Various Draft Readings
WEIGHT TONNAGE TERMS
The word "ton" comes from the English "tun" meaning cask or barrel. To the English, it meant a wine barrel with a capacity of about 252 gallons. When Parliament imposed duties on the wine entering England in these barrels, the duty imposed on each tun eventually led to the use of tunnage in describing a ship's capacity to carry such barrels. The original use of tun meant a barrel of a particular size, the space that such a barrel would occupy, and a ship's capacity to carry a given number of such barrels. Tun was originally a figure for space--not weight. By law, Parliament fixed the tun at 252 gallons. Since this fixed tun weighed an average of 2,240 pounds, it brought into existence the weight term "long ton."
A long ton is used throughout the shipping business. It is not to be confused with the familiar ton of 2,000 pounds, the short ton, used so widely in the US in relation to so many things other than ships and shipping. The metric ton is 1,000 kilograms, the equivalent of 2,204.6 pounds. Tonnages normally refer to the long ton of 2,240 pounds.

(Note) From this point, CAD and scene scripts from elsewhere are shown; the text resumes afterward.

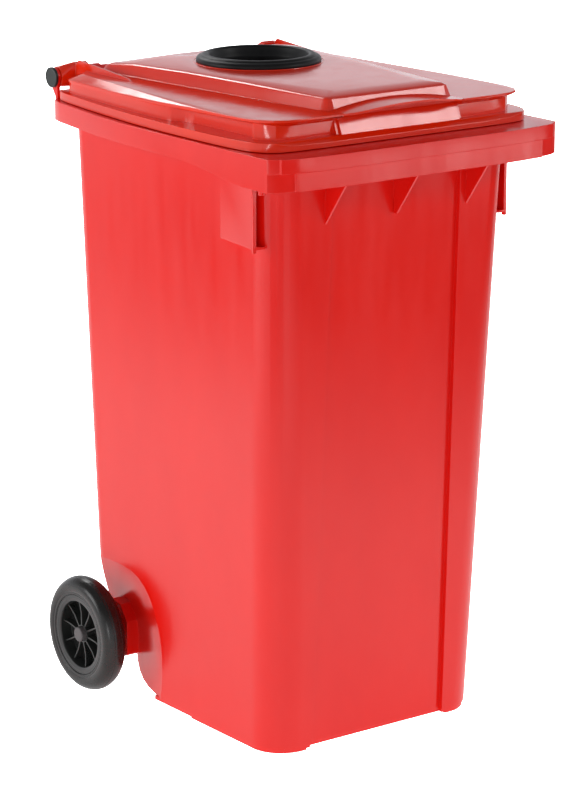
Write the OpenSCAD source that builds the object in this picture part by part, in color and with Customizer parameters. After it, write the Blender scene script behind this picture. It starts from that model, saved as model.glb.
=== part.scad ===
// Two-wheeled refuse bin, 240 litre class, with a bottle aperture in the lid.
// Units are millimetres. +Z is up, the lifting lip faces -Y, the wheels and the
// handle are at +Y. The origin is on the ground, under the middle of the part.

/* [Display] */
// Sub-part to draw

/* [Overall size] */
// Width over the lifting lip and over the wheels
bin_width = 580; // [560:1:600]
// Depth from the lifting lip to the back of the handle
bin_depth = 735; // [715:1:750]
// Height of the flat top of the body rim
rim_height = 1011; // [990:1:1030]

/* [Body shell] */
// Wall thickness of the moulded shell
wall = 3.2; // [2.8:0.1:6]
// Outside width of the shell at the ground
base_width = 432; // [400:1:450]
// Outside width of the shell 900 mm above the ground
top_width = 483; // [460:1:500]
// Front wall position at the ground, measured back from the middle
front_base = 252.6; // [240:0.1:265]
// Front wall position 900 mm up
front_top = 292.9; // [280:0.1:300]
// Rear wall position at the ground
rear_base = 268; // [255:0.5:280]
// Rear wall position 900 mm up
rear_top = 284; // [270:0.5:295]
// Corner radius of the front edges
front_radius = 60; // [30:1:90]
// Corner radius of the rear edges
rear_radius = 40; // [20:1:60]
// Depth of the sunk centre panel in the front wall
panel_depth = 8; // [4:0.5:12]
// Half width of the sunk panel at the ground
panel_half_base = 137; // [120:1:150]
// Half width of the sunk panel 900 mm up
panel_half_top = 128; // [110:1:140]

/* [Rim and lifting lip] */
// Thickness of the rim plate and its skirt
rim_wall = 3.4; // [3:0.1:6]
// Height of the front lifting lip
lip_height = 52; // [45:1:60]
// Height of the skirt along the rear half of the sides
skirt_height = 33; // [25:1:40]
// Height of the lower band, set back a little in the lip face
band_height = 29; // [20:1:34]
// Half distance between the outer stiffening gussets
gusset_pitch = 142; // [120:1:160]

/* [Hinge and handle] */
// Distance of the hinge axis behind the middle
hinge_y = 336; // [330:0.5:340]
// Height of the hinge axis
hinge_z = 1046.5; // [1040:0.5:1052]
// Diameter of the hinge pin shank
pin_diameter = 16; // [12:0.5:20]
// Diameter of the hinge pin head
pin_head = 34.5; // [28:0.5:36]
// Radial clearance between the pin and the lid arm
pin_clearance = 0.08; // [0.03:0.01:0.1]
// Radius of the handle bar
handle_radius = 14; // [11:0.5:16]

/* [Lid] */
// Thickness of the lid moulding
lid_wall = 3.2; // [2.8:0.1:5]
// Gap between the lid flange and the body rim
lid_gap = 1; // [0.5:0.5:2]
// Height of the top sheet above the ground
sheet_top = 1060; // [1055:1:1065]
// Height of the flat seat round the aperture
seat_top = 1084.5; // [1078:0.5:1090]

/* [Bottle aperture] */
// Centre of the aperture behind the middle
ring_y = 80; // [60:1:100]
// Largest diameter of the collar
ring_outer = 209; // [190:1:220]
// Diameter of the collar crest
ring_crest = 184; // [170:1:195]
// Clear diameter of the throat
ring_throat = 154; // [140:1:165]
// Height of the crest above its seat
ring_rise = 13; // [10:0.5:20]
// Radius of the screw circle
screw_circle = 95; // [92:0.5:98]

/* [Wheels] */
// Wheel diameter over the tyre
wheel_diameter = 200; // [190:1:210]
// Width of the tyre
tyre_width = 44; // [38:1:50]
// Diameter of the rim under the tyre
rim_diameter = 140; // [130:1:150]
// Number of thin spokes in each wheel
spoke_count = 10; // [6:1:14]
// Distance of the axle behind the middle
axle_y = 218.5; // [210:0.5:226]
// Diameter of the steel axle
axle_diameter = 20; // [18:0.5:25]
// Radial clearance between the wheel hub and the axle
axle_clearance = 0.08; // [0.03:0.01:0.1]

/* [Hidden] */
$fn = 96;
half_w = bin_width / 2;
half_d = bin_depth / 2;
axle_z = wheel_diameter / 2;
lip_z = rim_height - lip_height;
skirt_z = rim_height - skirt_height;
foot = 9;
gusset_tip = 886;
fin_foot = 853;
bead_foot = 847;
foot_width = 16;
front_foot_half = 146;
grip_half = 119;
grip_r = 660;
grip_top = sheet_top + 11;
sheet_corner = 190;
sheet_rear = 299;
bore_fit = 0.1;
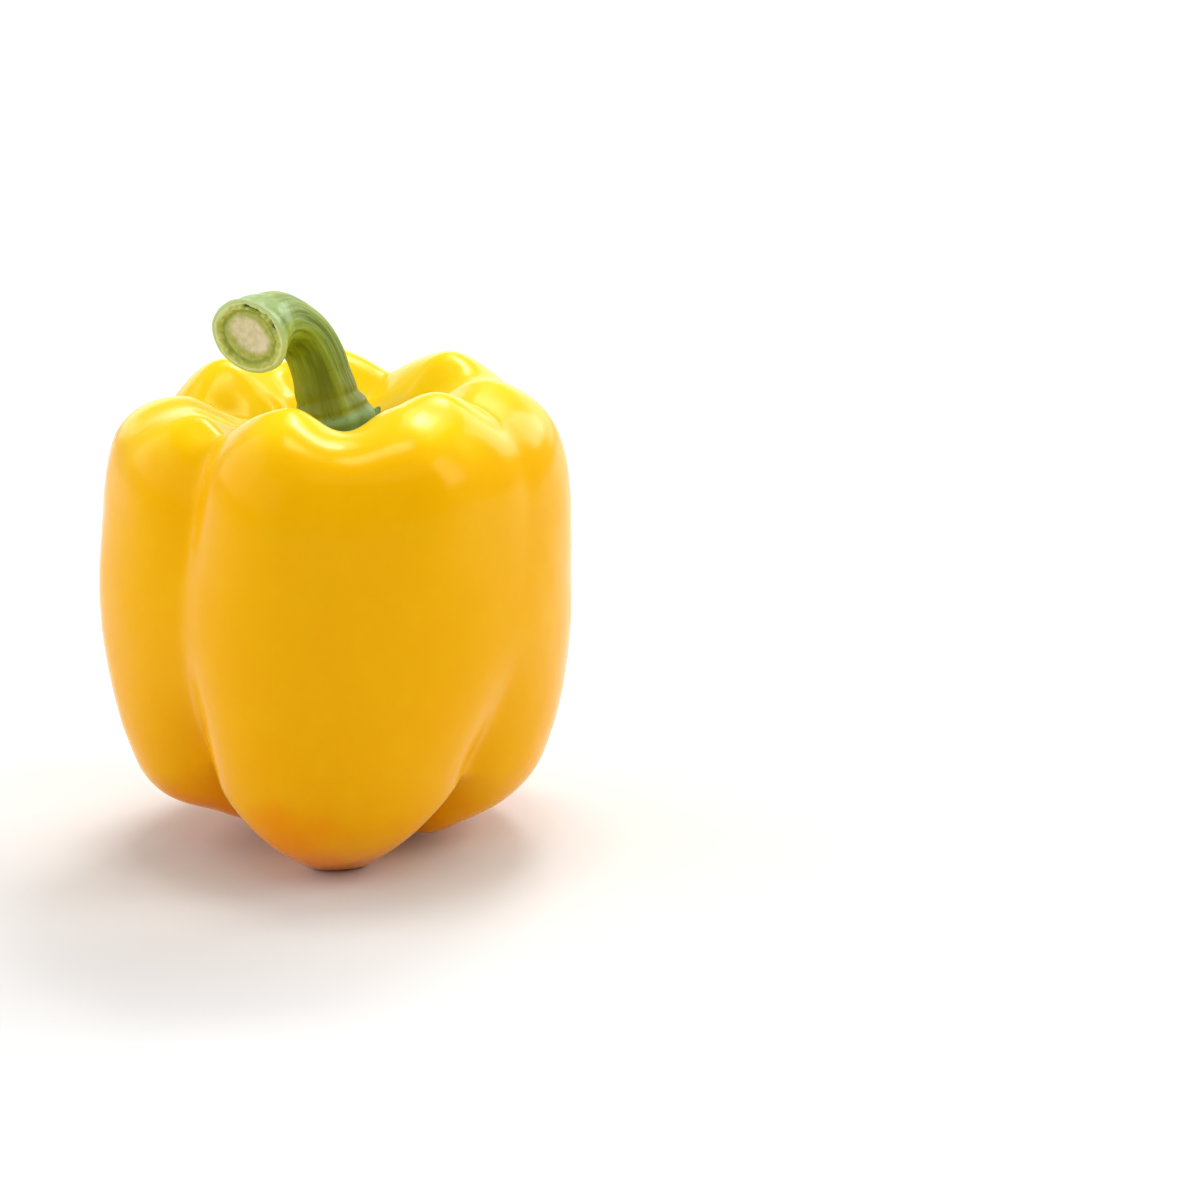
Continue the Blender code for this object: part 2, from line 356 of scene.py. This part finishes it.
def smoothstep(x):
    x = np.clip(x, 0.0, 1.0)
    return x * x * (3 - 2 * x)


def smooth_join(x, places, values):
    """The values set at the places, joined by smooth steps."""
    places = np.asarray(places, float)
    values = np.asarray(values, float)
    i = np.clip(np.searchsorted(places, x, side="right") - 1, 0, len(places) - 2)
    part_way = (x - places[i]) / (places[i + 1] - places[i])
    return values[i] + (values[i + 1] - values[i]) * smoothstep(part_way)


def smooth_curve(points, per_span=40):
    """A Catmull-Rom curve through the points, as a dense array."""
    p = np.asarray(points, float)
    p = np.vstack([2 * p[0] - p[1], p, 2 * p[-1] - p[-2]])
    u = np.linspace(0, 1, per_span, endpoint=False)[:, None]
    spans = []
    for a, b, c, d in zip(p, p[1:], p[2:], p[3:]):
        square = (2 * a - 5 * b + 4 * c - d) * u**2
        cube = (3 * b - a - 3 * c + d) * u**3
        spans.append((2 * b + (c - a) * u + square + cube) / 2)
    return np.vstack(spans + [p[-2:-1]])


def length_shares(curve):
    """How far along the curve each of its points is, from 0 to 1."""
    steps = np.linalg.norm(np.diff(curve, axis=0), axis=1)
    return np.concatenate([[0.0], np.cumsum(steps)]) / steps.sum()


def on_azimuth(azimuth, radius, height):
    """Points at those azimuths, radii and heights."""
    turn = np.radians(azimuth)
    return np.stack([radius * np.sin(turn), -radius * np.cos(turn), height], axis=-1)


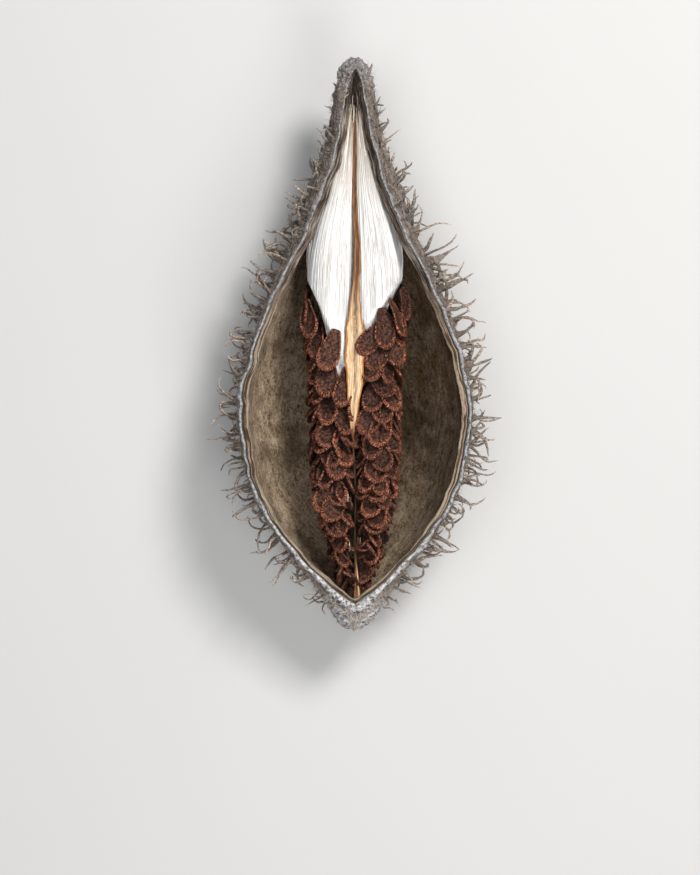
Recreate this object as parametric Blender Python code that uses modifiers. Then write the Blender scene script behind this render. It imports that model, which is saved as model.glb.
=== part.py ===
"""Milkweed seed pod, split open along its seam and lying on its back.

Metres, +Z up.  The pod lies along Y with its pointed tip at +Y, its blunt base
and stalk at -Y, and its open seam facing +Z.  The origin is the centre of the
narrow flat along the keel, on which the pod rests.

Most sizes are given against "d", the distance in millimetres from the blunt end
of the base, so d = 0 is the base and d = POD_LENGTH is the tip.
"""

import math
import random

import bmesh
import bpy
from mathutils import Vector

MM = 0.001

# Driving dimensions, in millimetres
POD_LENGTH = 100.0
ORIGIN_AT = 44.0          # d of the origin, at the middle of the flat
WALL = 1.7                # thickness of the pod wall
WALL_TIP = 1.1            # the wall thins to this at both ends
LIP_OVERHANG = 1.05       # how far the inner lip stands inwards, against the wall's thickness

# (d, radius of the wall's outside)
WALL_RADIUS = (
    (0.0, 0.0), (0.9, 2.1), (2.4, 3.5), (4.6, 4.9), (7.5, 6.8), (12.0, 10.3),
    (17.0, 14.1), (26.0, 18.4), (38.0, 20.4), (51.0, 17.9), (61.5, 14.1),
    (71.0, 10.2), (79.0, 7.4), (84.0, 5.7), (90.5, 3.8), (95.0, 2.8),
    (98.4, 2.0), (99.6, 1.1), (100.0, 0.0),
)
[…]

DISPLACEMENT, LIGHT - The weight of the ship excluding cargo, fuel, ballast, stores, passengers, crew, but with water in boilers to steaming level.
DISPLACEMENT, LOADED - The weight of the ship including cargo, passengers, fuel, water, stores, dunnage and such other items necessary for use on a voyage, which brings the ship down to her load draft.
DEADWEIGHT - The total lifting capacity of a ship expressed in tons of 2240 lbs. It is the difference between the displacement light and the displacement loaded.
GROSS TONNAGE - The entire internal cubic capacity of the ship expressed in tons of 100 cubic feet to the ton, except certain spaces which are exempted, such as: (1) peak and other tanks for water ballast; (2) spaces above the uppermost continuous deck, such as: open forecastle, bridge and poop, certain light and air spaces, domes of skylights, condenser, anchor gear, steering gear, wheel house, galley and cabins for passengers.
NET TONNAGE - The tonnage most frequently used for the calculation of tonnage taxes and the assessment of charges for wharfage and other port dues. Net tonnage is obtained by deducting from the gross tonnage, crew and navigating spaces and an allowance for the space occupied by the propelling machinery.
CARGO DEADWEIGHT - Capacity is determined by deducting from total deadweight the weight of fuel, water, stores, dunnage, crew passengers, and other items necessary for use on a voyage.
The tonnage of combat ships is expressed in terms of displacement. The tonnage of cargo ships is typically measured measured in terms of deadweight [the net cargo capacity].